I learned something interesting while the minestrone was simmering…that fennel has a very calming effect.  I moved recently and am still living among boxes…sealed boxes, partially unpacked boxes, empty boxes…lots of boxes.  My two house cats, Lucy and Boomer, did not take the move (or the downsize) well.  They don’t particularly like each other under the best of circumstances, but in our last residence, they had plenty of room to have their own space.  Now with less space and a new environment, tempers are short and for the first few weeks (after Lucy decided she was not going to live in the master closet for the rest of her life), there was a lot of hissing, spitting and growling when the two were in the same room at the same time.  And I cannot emphasize the words “A LOT” enough!  Also, Boomer would leap on Lucy (half his size– 18.8 pounds v. 8 pounds) for no apparent reason…just to exert his male dominance in the new space, I think.  I ordered cat pheromone diffusers online and waited for them to arrive (this helped calm them down the last time we moved).  In the meantime, I was simmering the soup…
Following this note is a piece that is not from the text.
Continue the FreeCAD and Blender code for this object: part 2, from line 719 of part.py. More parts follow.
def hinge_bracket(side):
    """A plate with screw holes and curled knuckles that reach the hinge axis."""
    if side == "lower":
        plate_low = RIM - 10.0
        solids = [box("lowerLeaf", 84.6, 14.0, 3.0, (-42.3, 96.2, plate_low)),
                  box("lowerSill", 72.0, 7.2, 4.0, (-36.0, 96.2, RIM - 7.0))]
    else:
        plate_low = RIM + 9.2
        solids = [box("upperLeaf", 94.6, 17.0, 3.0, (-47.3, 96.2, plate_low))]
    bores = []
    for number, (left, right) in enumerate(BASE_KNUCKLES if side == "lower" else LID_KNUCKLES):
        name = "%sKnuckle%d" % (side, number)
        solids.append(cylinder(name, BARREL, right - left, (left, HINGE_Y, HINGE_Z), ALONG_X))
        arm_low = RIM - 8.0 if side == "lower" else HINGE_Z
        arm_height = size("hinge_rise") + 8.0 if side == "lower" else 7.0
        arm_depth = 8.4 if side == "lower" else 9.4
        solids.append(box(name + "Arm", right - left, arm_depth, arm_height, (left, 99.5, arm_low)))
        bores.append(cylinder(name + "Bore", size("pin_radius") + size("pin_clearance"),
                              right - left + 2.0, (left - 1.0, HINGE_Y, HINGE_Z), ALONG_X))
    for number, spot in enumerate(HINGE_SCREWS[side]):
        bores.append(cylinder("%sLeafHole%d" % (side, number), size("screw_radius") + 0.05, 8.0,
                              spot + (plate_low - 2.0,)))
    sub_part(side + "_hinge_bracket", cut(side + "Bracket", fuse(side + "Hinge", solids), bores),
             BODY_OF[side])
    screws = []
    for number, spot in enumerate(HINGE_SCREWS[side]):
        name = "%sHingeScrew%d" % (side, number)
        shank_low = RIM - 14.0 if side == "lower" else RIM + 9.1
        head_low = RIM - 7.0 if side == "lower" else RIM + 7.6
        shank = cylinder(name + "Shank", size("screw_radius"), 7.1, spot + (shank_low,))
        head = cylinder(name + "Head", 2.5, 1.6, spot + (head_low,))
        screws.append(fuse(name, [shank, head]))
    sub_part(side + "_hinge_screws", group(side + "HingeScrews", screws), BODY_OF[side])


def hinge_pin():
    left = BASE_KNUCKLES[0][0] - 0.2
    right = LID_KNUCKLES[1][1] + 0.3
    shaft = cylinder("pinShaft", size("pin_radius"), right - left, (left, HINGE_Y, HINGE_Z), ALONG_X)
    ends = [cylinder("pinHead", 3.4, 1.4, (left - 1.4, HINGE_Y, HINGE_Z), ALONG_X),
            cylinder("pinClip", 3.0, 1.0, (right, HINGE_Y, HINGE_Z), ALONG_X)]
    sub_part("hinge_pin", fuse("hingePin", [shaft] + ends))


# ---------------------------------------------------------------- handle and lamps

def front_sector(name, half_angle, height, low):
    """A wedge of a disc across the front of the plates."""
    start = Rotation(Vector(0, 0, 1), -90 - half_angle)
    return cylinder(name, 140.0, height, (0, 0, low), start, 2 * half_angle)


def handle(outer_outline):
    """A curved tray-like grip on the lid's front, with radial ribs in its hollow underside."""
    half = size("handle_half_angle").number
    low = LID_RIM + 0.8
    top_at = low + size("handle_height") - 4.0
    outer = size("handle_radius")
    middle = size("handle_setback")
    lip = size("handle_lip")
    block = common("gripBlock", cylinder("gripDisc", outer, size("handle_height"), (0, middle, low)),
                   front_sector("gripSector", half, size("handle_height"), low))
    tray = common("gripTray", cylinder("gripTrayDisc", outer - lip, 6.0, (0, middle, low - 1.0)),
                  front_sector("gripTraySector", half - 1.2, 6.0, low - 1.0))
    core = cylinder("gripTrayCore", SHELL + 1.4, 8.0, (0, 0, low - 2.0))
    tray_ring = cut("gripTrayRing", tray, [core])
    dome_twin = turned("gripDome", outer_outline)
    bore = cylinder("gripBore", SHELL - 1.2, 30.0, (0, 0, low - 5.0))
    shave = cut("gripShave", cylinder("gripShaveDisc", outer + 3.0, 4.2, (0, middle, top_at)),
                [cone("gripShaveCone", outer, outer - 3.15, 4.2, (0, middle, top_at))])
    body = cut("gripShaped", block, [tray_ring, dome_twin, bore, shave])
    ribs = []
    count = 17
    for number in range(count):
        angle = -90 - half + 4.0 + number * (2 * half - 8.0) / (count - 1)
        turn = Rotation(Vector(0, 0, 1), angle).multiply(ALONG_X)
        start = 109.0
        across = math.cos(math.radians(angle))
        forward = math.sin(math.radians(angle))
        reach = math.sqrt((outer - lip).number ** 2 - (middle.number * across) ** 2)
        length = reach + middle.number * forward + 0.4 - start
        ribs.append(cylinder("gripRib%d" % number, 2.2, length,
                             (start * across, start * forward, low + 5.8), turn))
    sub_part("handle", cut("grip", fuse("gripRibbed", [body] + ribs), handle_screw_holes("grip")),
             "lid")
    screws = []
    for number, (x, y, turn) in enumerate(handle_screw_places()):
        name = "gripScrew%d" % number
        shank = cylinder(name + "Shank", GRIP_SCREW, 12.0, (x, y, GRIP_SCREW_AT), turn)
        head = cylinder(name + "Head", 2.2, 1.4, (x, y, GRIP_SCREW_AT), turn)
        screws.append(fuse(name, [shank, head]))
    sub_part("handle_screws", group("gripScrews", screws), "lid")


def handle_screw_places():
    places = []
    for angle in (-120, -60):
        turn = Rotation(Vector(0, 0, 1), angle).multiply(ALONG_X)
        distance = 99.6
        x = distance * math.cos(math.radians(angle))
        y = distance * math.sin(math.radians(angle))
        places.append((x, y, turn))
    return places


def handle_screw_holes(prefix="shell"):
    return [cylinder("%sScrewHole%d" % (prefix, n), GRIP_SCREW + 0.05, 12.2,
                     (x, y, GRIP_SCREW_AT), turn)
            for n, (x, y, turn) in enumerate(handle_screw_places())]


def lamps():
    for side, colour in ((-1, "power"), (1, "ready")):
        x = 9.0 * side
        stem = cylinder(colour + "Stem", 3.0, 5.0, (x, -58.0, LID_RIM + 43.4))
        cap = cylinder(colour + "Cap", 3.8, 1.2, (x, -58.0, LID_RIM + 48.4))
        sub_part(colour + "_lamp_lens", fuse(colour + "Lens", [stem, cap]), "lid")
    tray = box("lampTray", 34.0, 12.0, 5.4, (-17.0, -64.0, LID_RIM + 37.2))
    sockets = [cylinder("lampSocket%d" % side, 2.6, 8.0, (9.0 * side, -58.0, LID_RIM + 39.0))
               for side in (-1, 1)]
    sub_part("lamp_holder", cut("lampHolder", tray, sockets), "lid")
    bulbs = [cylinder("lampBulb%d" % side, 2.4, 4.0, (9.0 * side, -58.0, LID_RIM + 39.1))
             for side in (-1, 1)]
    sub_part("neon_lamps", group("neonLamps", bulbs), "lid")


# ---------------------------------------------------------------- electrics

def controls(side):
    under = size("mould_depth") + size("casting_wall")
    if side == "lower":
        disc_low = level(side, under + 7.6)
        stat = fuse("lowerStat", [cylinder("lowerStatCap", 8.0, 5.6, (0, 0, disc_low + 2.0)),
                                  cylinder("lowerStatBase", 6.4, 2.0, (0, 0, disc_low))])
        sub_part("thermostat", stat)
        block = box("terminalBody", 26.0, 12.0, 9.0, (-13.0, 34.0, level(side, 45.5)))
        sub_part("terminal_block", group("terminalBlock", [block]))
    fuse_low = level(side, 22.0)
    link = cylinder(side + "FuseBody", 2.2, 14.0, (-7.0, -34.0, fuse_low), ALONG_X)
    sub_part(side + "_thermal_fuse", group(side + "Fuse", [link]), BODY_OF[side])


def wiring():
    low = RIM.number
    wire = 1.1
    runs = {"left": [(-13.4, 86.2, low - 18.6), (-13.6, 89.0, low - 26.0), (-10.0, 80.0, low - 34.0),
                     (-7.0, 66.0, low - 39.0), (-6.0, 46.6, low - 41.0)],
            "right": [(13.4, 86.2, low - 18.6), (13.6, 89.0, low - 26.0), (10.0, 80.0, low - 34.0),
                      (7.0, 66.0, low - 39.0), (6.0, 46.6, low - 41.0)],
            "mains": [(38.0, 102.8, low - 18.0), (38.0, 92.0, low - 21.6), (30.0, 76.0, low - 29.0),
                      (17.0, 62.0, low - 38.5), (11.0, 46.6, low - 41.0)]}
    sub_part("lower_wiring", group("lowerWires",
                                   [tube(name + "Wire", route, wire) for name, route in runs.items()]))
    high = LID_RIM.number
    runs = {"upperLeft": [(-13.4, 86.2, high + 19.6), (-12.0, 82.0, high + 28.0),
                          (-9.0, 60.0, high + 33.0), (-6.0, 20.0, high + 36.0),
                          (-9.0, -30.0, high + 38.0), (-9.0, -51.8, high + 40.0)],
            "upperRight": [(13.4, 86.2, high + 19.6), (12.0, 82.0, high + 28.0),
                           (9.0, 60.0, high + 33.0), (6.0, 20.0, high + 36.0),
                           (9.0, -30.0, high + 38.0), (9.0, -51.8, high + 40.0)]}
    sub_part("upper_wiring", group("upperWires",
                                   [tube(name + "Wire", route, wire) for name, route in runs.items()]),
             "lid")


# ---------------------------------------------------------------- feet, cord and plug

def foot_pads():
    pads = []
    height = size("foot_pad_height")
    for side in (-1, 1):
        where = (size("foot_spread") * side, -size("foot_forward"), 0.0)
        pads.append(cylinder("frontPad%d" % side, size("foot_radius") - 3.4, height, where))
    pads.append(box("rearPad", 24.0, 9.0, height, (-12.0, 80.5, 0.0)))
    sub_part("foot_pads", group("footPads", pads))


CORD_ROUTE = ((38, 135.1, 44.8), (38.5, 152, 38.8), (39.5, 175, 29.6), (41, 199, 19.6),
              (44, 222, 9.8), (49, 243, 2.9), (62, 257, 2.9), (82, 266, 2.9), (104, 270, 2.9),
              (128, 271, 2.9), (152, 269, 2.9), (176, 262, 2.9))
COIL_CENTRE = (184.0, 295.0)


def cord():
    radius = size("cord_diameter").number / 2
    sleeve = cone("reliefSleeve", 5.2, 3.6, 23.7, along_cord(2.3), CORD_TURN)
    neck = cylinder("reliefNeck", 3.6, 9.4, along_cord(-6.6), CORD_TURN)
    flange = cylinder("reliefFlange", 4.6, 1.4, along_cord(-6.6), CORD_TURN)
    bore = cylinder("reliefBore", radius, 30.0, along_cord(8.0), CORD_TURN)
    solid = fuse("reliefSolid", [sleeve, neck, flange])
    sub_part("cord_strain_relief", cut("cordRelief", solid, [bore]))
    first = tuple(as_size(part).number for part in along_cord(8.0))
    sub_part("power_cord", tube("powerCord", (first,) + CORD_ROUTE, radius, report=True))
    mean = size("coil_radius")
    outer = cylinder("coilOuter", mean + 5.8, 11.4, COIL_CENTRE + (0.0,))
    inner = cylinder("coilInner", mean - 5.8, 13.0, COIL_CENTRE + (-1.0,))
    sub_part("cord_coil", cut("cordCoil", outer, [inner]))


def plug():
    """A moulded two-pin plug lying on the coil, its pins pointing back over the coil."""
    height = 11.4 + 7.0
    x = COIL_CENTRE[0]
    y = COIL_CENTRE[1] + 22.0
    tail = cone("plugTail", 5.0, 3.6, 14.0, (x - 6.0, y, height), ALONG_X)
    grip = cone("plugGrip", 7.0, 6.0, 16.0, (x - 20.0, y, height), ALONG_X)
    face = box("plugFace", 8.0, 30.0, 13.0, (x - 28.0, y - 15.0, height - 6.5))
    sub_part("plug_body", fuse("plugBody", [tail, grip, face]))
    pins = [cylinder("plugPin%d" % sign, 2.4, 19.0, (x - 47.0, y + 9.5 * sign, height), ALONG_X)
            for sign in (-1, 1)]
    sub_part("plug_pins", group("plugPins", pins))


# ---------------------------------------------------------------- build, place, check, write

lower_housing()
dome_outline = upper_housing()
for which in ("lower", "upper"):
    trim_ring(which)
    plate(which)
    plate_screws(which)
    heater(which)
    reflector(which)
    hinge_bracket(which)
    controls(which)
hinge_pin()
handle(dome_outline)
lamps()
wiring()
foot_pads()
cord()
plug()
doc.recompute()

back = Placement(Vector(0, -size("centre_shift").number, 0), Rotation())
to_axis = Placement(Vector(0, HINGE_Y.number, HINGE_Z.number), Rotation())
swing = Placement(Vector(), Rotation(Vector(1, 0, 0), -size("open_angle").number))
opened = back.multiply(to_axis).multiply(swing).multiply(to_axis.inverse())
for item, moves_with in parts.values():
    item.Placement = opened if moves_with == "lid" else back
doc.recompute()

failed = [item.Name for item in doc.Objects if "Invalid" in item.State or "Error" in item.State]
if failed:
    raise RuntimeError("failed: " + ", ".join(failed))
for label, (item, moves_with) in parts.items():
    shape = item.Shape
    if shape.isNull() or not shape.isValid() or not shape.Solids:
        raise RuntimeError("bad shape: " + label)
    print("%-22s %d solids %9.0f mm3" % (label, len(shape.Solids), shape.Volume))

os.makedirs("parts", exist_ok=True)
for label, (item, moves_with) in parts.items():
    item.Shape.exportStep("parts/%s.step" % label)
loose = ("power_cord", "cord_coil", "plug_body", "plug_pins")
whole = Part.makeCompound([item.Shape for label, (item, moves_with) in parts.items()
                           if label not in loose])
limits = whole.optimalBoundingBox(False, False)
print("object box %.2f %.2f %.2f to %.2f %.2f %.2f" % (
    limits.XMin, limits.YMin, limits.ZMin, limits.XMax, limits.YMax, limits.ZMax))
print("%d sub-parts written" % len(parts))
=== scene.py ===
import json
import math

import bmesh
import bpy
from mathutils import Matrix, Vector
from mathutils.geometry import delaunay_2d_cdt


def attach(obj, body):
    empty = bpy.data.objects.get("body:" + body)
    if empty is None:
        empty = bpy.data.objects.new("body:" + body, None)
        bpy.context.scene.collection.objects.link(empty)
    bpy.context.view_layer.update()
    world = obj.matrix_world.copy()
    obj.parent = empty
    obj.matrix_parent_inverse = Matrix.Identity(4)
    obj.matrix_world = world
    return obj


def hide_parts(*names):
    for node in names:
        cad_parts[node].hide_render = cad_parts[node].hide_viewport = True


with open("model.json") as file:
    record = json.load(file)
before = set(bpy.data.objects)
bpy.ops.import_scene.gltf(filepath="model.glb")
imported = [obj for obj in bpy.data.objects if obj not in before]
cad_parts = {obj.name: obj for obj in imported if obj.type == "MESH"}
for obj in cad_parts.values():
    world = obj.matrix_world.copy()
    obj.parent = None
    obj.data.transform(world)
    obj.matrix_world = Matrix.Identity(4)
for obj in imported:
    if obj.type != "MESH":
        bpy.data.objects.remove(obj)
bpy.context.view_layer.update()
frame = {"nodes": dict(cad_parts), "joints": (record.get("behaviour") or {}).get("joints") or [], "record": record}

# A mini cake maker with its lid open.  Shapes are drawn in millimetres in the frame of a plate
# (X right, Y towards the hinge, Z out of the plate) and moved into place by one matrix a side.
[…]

The cats aren’t the only ones feeling the stress of moving…I was not far behind them.  As the aroma of the heavily fennel-infused minestrone was spreading throughout the house, I suddenly realized that I was feeling less stressed for the first time in months!  I had a bowl of soup with a glass of wine containing Grenache grapes, and I actually felt RELAXED!  Then I noticed something amazing…the two enemy cats were sitting together in the dining room, their noses occasionally in the air, sniffing the minestrone aroma!  No hissing, no spitting, no growling, no surprise attacks!  By the next morning, most of the aroma had left the kitchen, and they were back to hissing at each other again.  I went online and researched fennel and found that it is often used for its calming effect in aromatherapy.  Interesting.   Even more interesting…I have been eating the soup for lunch most days the past week and in the afternoons, my blood pressure, which normally goes up after lunch, dropped to a very acceptable level whenever I ate the soup.  I am sure this has something to do with why the Sardinians live longer than the rest of us…
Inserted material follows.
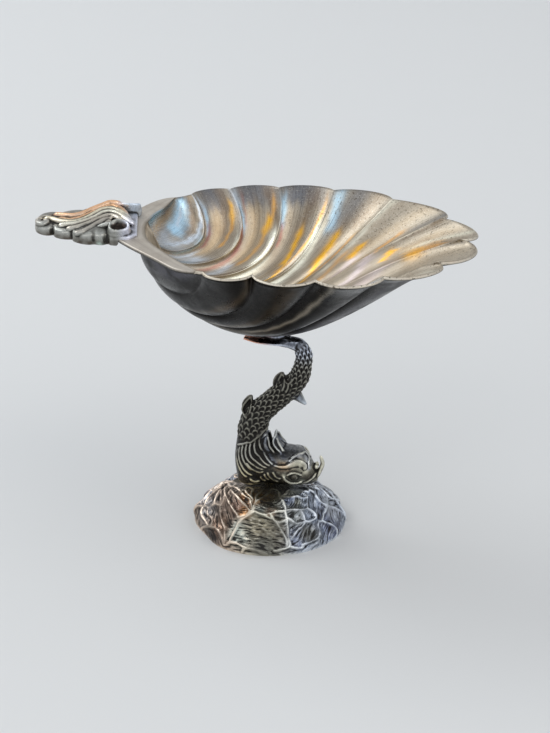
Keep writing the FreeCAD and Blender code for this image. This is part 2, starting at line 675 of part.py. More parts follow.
class RockFace:
    """One chiselled face: an oval of the rock's outside round a middle."""

    def __init__(self, size, profile, normals, row, turn, tilt):
        height = min(max(row[0] * size.foot_height, 0.0), size.foot_height)
        level = min(range(len(profile)), key=lambda number: abs(profile[number][1] - height))
        spin = FreeCAD.Rotation(Vector(0, 0, 1), turn)
        self.middle = spin.multVec(Vector(profile[level][0], 0, height))
        self.out = spin.multVec(normals[level])
        beside = spin.multVec(Vector(0, 1, 0))
        lean = FreeCAD.Rotation(self.out, tilt)
        self.along = lean.multVec(beside)
        self.across = self.out.cross(self.along)
        self.half_length = row[1] * size.foot_height
        self.half_width = row[2] * size.foot_height
        self.girth = (self.half_length + self.half_width) / 2

    def distance(self, point):
        """Distance of a point from the middle, 1 at the oval's edge."""
        gap = point - self.middle
        return math.sqrt((gap.dot(self.along) / self.half_length) ** 2
                         + (gap.dot(self.across) / self.half_width) ** 2
                         + (gap.dot(self.out) / self.girth) ** 2)


def rock_faces(size, profile, normals):
    """All chiselled faces, those in front and those behind."""
    rows = [(row, *degrees) for row, degrees in zip(ROCK_FACE_SHARES, ROCK_FACE_DEGREES)]
    start, sweep, lean = BACK_DEGREES
    for number in range(BACK_FACES):
        rows.append((((number + 0.5) / BACK_FACES, *BACK_FACE_SHARES),
                     start + sweep * (GOLDEN_SHARE * number % 1.0), lean * number))
    return [RockFace(size, profile, normals, *row) for row in rows]


def scoop(size, faces, point):
    """How far the rock's outside is scooped inward at a point."""
    near, far = sorted(faces, key=lambda face: face.distance(point))[:2]
    gap = (far.distance(point) - near.distance(point)) * (near.girth + far.girth) / 2
    share = min(gap / (2 * size.scoop_reach), 1.0)
    return size.scoop_depth * share * share * (3.0 - 2.0 * share)


def rock_solid(size):
    """Rock of scooped chiselled faces, before it is hollowed."""
    profile = rock_profile(size)
    normals = rock_normals(profile)
    faces = rock_faces(size, profile, normals)
    rings = []
    for (reach, height), normal in zip(profile, normals):
        points = []
        for number in range(ROCK_SIDES):
            spin = FreeCAD.Rotation(Vector(0, 0, 1), math.degrees(2 * math.pi * number / ROCK_SIDES))
            point = spin.multVec(Vector(reach, 0, height))
            point -= spin.multVec(normal) * scoop(size, faces, point)
            point.z = min(max(point.z, 0.0), size.foot_height)
            points.append(point)
        rings.append(points)
    for ring_points, height in ((rings[0], 0.0), (rings[-1], size.foot_height)):
        for point in ring_points:
            point.z = height
    return loft(rings)


def bound(doc, kind, name, **expressions):
    """Document object whose sizes follow the sheet."""
    item = doc.addObject(kind, name)
    for key, expression in expressions.items():
        item.setExpression(key, expression)
    return item


def fixed(doc, name, shape):
    """Document object that holds a computed shape."""
    item = doc.addObject("Part::Feature", name)
    item.Shape = shape
    return item


def cut(doc, name, base, tool):
    """Document object of one solid cut by another."""
    item = doc.addObject("Part::Cut", name)
    item.Base = base
    item.Tool = tool
    return item


def make_foot(doc, size):
    """Hollow rock with its stud hole."""
    blank = fixed(doc, "rock_blank", rock_solid(size))
    hollow = bound(doc, "Part::Cone", "rock_hollow", Radius1="dimensions.hollow_radius",
                   Radius2="dimensions.hollow_top_radius",
                   Height="dimensions.foot_height - dimensions.roof_thickness")
    bore = bound(doc, "Part::Cylinder", "stud_bore",
                 Radius="dimensions.stud_radius + dimensions.stud_clearance",
                 Height="2 * dimensions.foot_height")
    return cut(doc, "rock_base", cut(doc, "rock_shell", blank, hollow), bore)


def make_fastening(doc):
    """Stud, washer and nut that draw the dolphin down on the rock."""
    roof = "dimensions.foot_height - dimensions.roof_thickness"
    under_nut = roof + " - dimensions.washer_thickness - dimensions.nut_thickness"
    stud = bound(doc, "Part::Cylinder", "tie_stud", Radius="dimensions.stud_radius",
                 Height="dimensions.roof_thickness + dimensions.washer_thickness"
                        " + dimensions.nut_thickness + dimensions.stud_tail + dimensions.stud_bite"
                        " - dimensions.stud_clearance")
    stud.setExpression("Placement.Base.z", under_nut + " - dimensions.stud_tail")
    hole = "dimensions.stud_radius + dimensions.stud_clearance"
    blanks = {
        "washer": bound(doc, "Part::Cylinder", "washer_blank", Radius="dimensions.washer_radius",
                        Height="dimensions.washer_thickness"),
        "nut": bound(doc, "Part::Prism", "nut_blank",
                     Circumradius="dimensions.nut_flats_radius / cos(30)",
                     Height="dimensions.nut_thickness"),
    }
    blanks["washer"].setExpression("Placement.Base.z", roof + " - dimensions.washer_thickness")
    blanks["nut"].setExpression("Placement.Base.z", under_nut)
    pieces = [stud]
    for name, blank in blanks.items():
        bore = bound(doc, "Part::Cylinder", name + "_bore", Radius=hole,
                     Height="2 * dimensions.foot_height")
        pieces.append(cut(doc, name, blank, bore))
    return pieces


def centre_on_origin(pieces):
    """Slide every piece so that the whole box stands centred over the origin."""
    box = FreeCAD.BoundBox()
    for piece in pieces:
        box.add(piece.Shape.optimalBoundingBox())
    slide = Vector(-box.Center.x, -box.Center.y, -box.ZMin)
    for piece in pieces:
        if piece.Name == "tie_stud":
            piece.setExpression("Placement.Base.z", None)
        piece.Placement = FreeCAD.Placement(piece.Placement.Base + slide, piece.Placement.Rotation)
    return slide


def main():
    """Build, check and export every piece."""
    doc = FreeCAD.newDocument("shell_salt_cellar")
    size = Sizes(make_sheet(doc))
    form = ShellForm(size)
    dish = fixed(doc, "shell_bowl", form.solid())
    tail_height = dish.Shape.optimalBoundingBox().ZMin - size.solder_gap
    pieces = [dish,
              fixed(doc, "thumb_piece", thumb_solid(size)),
              fixed(doc, "dolphin_stem", dolphin_solid(size, tail_height)),
              make_foot(doc, size)] + make_fastening(doc)
    doc.recompute()
    slide = centre_on_origin(pieces)
    doc.recompute()
    for item in doc.Objects:
        if "Invalid" in item.State or "Error" in item.State:
            raise RuntimeError("%s did not build: %s" % (item.Name, item.State))
    os.makedirs("parts", exist_ok=True)
    for piece in pieces:
        piece.Label = piece.Name
        shape = piece.Shape
        if shape.isNull() or not shape.isValid() or shape.Volume <= 0:
            raise RuntimeError("%s has no valid solid" % piece.Name)
        shape.exportStep("parts/%s.step" % piece.Name)
        box = shape.BoundBox
        print("%-14s %2d solid  %9.1f mm3  x %6.1f %6.1f  y %6.1f %6.1f  z %6.1f %6.1f" % (
            piece.Name, len(shape.Solids), shape.Volume, box.XMin, box.XMax, box.YMin, box.YMax,
            box.ZMin, box.ZMax))
    print("slide", slide)


main()
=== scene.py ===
"""Looks of a shell salt cellar: a fluted dish with a leaf handle, on a dolphin that stands on a rock."""
import json
import logging
import math
from dataclasses import dataclass, field
from enum import Enum

import bpy
import numpy as np
from mathutils import Euler, Matrix, Vector, kdtree, noise

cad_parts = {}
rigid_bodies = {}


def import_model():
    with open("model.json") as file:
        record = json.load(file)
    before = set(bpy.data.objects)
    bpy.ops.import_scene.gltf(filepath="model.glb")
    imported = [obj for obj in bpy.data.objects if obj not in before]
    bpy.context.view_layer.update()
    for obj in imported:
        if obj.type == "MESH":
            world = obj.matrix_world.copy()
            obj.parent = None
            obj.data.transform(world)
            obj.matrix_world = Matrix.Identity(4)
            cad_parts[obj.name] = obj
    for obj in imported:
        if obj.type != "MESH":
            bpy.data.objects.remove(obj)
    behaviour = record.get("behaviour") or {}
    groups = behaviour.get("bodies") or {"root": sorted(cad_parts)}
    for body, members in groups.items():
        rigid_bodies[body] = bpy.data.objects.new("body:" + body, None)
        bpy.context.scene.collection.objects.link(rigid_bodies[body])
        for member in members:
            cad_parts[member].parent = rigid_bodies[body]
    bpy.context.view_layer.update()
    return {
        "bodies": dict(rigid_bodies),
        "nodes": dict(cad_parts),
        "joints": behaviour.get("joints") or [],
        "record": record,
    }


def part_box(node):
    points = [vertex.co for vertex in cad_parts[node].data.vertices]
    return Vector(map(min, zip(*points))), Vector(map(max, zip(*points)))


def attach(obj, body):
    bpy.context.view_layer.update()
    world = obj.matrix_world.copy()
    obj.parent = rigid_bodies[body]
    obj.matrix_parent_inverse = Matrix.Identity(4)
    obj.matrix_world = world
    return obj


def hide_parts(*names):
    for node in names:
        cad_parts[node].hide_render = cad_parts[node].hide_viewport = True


LOG = logging.getLogger("salt_cellar")
Colour = tuple[float, float, float]


class Side(Enum):
    """Skins of the dish, as its mesh stores them."""

    INSIDE = 0.0
    RIM = 0.5
    OUTSIDE = 1.0


def clamped_basis(count: int, samples: np.ndarray) -> np.ndarray:
    """Weights of the control points of a clamped cubic spline with even knots.

    Args:
        count: Number of control points.
        samples: Places along the spline, from 0 to 1.

    Returns:
        One row of weights per sample.
    """
    spans = count - 3
    knots = np.concatenate([np.zeros(3), np.linspace(0.0, 1.0, spans + 1), np.ones(3)])
    places = np.clip(samples, 0.0, 1.0 - 1e-9)[:, None]
    weights = ((knots[:-1] <= places) & (places < knots[1:])).astype(float)
    for degree in range(1, 4):
        left = knots[degree:-1] - knots[:-degree - 1]
        right = knots[degree + 1:] - knots[1:-degree]
        left_share = np.divide(places - knots[:-degree - 1], left, out=np.zeros_like(weights[:, :-1]),
                               where=left > 0)
        right_share = np.divide(knots[degree + 1:] - places, right,
                                out=np.zeros_like(weights[:, :-1]), where=right > 0)
        weights = left_share * weights[:, :-1] + right_share * weights[:, 1:]
    return weights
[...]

I made a much larger batch, undercooked the beans slightly (after soaking for a few hours) so they would not become mushy with reheating, froze it in smaller containers, and I sprinkled a little grated Pecorino cheese (sheep’s milk) on top with some white pepper.  Oh…don’t use salt and pepper to season the soup until AFTER it is cooked and you are ready to serve it.  I don’t find it really needs salt.  This is another tip from the Sardinians.

If you want to find out more about Dan Buettner and his book, simply google Sardinian longevity diet and all sorts of articles will come up.  There are also lists of foods from all five “longevity” areas online.   The Seventh Day Adventists, for example, do eat salmon but no meat of any kind.  A recent study showed that Seventh Day Adventists who ate fish once per week lived longer than total vegetarians. They also eat a lot of sour dough bread (not the yeast kind) and whole grains including oatmeal and whole wheat bread.  The Japanese eat tofu, green tea, Shitake mushrooms and brown rice.  The Costa Ricans and Greeks eat more fish, but like the Sardinians, not in huge quantities.  Lots of beans, rice and squash for the Costa Ricans.

There has also been a study about combining olive oil with cooked tomatoes, which is also supposed to be very beneficial, and this recipe covers that theory as well.

Anyway, here the recipe.  The soup is actually quite good, and since I really like Minestrone to begin with, I can see doing all sorts of things with it throughout the year (i.e. cauliflower florets and chopped baby spinach).


1/2 cup dried peeled fava beans

1/2 cup dried cranberry beans

1/3 cup dried chickpeas

7 tablespoons extra virgin olive oil

1 medium yellow or white onion, chopped (about one cup)

2 medium carrots, chopped

2 medium celery stalks, chopped

2 teaspoons minced garlic

1 – 28 oz can crushed tomatoes

3 medium yellow potatoes, peeled and diced

1-1/2 cups chopped fennel

1/4 cup loosely packed fredh Italian flat leaf parsley leaves, chopped

2 tablespoons chopped fresh basil leaves

2/3 cup Sardinian fregula, Israeli couscous or acini di pepe pasta

1/2 teaspoon salt (if desired, after simmered)

1/2 teaspoon freshly ground black pepper (add after simmering)

1/4 cup finely grated Pecorino Romano cheese (about 2 oz).


Let me know if you try this soup!





  1. Did you have any trouble finding the fregula?


    • Yes. When they made it on the TODAY show, they said any small pasta or couscous would work; I actually have not added any pasta to the two batches I have made but bought some orzo to add to the next batch. The beans soak up a lot of the liquid when you reheat and added the pasta will soak up more, so use it sparingly. You might also want to consider semolina pasta since they cook a lot with semolina.


  2. I found the fregola (that is how it is spelled on Amazon) online and bought it for $8. Using it sparingly! But the toasted little balls give it a nice texture 🙂


    • I have found that you can locate just about anything on Amazon!


  3. How long do you cook the soup for? Can you give the instructions for prep and cooking? Thanks.


    • The 5th paragraph of the post gives as much information as I know. I would simmer for at least two hours, and chop the vegetables into bite size pieces.


  4. I’ve just made and tasted this minestrone soup, quite good. It’s amazing how this Sardinian family can eat the same soup for lunch each day never fail. I will make an attempt to do that everyday, not sure what to do when I get bored though.


    • I know what you mean…when I make this soup, I get tired of it after a couple of weeks.


  5. Made the soup recipe with 2/3 cup acini de pepe. Haven’t tried it yet but it seems to have too much pasta & doesn’t look like the picture of the soup on the Today show. Is the measurement for the pasta too much?


    • I have not had an issue with the pasta being too much. I wonder what happened?